In a composition classroom, SIOP can be replicated by matching the two axes of content and language with rhetorical concepts and the act of composing, respectively. In other words, teaching rhetoric becomes the content, while the act of composing is the second language. In SIOP, the key to keeping students engaged is to ensure that the material is accessible and intelligible for them. Therefore, to make rhetorical concepts comprehensible for students, I introduce these holistic and abstract concepts by comparing their components with the rather tangible and familiar content of everyday activities. For example, in one assignment, I compare synthesis of academic sources to the process of baking a cake, where individuals need to decide what ingredients need to be mixed in what order to deliver an audience-friendly and convincing cake!
Moreover, I ensure that each lesson objective is paired with an action verb. This method not only clarifies the lesson's goals but also actively engages students in the learning process by specifying what they are supposed to perform and do, rather than just building theoretical knowledge. An activity designed around the objective “Today I will be able to convince my audience to approve my proposal” is more likely to engage students than a more general objective like “learning persuasive writing.”
This combination of actionable objectives, and real-life analogies helps to engage students deeply and effectively in their learning journey.
Katayoun's Assignment that Works
During the Bedford New Scholars Summit, each member presented an assignment that had proven successful or innovative in their classroom.
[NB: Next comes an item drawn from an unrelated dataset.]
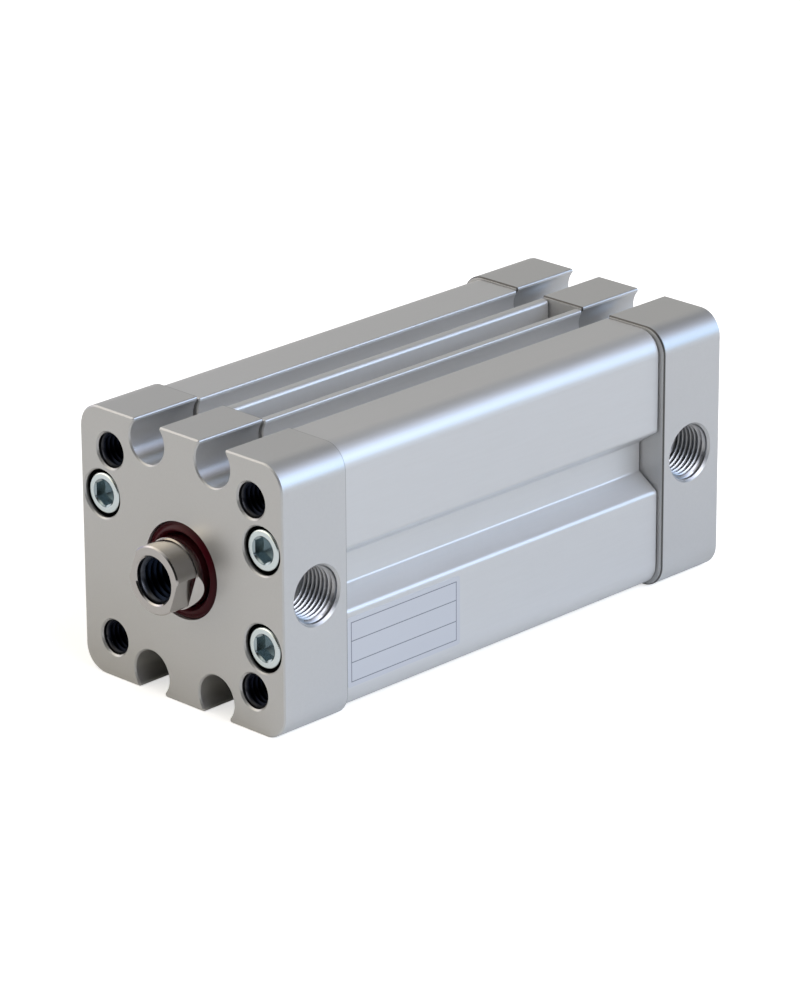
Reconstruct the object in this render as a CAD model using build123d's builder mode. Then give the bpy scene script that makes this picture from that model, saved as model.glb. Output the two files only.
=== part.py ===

Below is Katayoun's explanation of her assignment, Synthesizing Sources:
This assignment is meant to help students understand the meaning and process of synthesizing various sources for writing a research paper and apply it for crafting a thesis statement. Recognizing that grasping the idea of synthesizing can be challenging, I compare it to baking a cake! Just as a baker needs different ingredients to create a cake, students need to read a range of different sources to develop their own brand-new claim/argument. No baker can make five different types of flour into a cake, but they need milk, oil and other materials too! Moreover, a good pastry chef doesn't serve raw ingredients separately (that would make a horrible experience for the customers/audience!) but combines them in the right amounts and order to create a delicious cake that persuades customers to want more! The assignment uses numerous visuals to bring these steps to life and make the analogy as effective as possible. It concludes with students drawing a visual representation of what material each of their sources offer. This marks the beginning of the synthesis process for their own research. If all the visuals end up depicting the same scene, then perhaps the chef is using flour only and needs to consider using a range of different materials to make the research cake possible!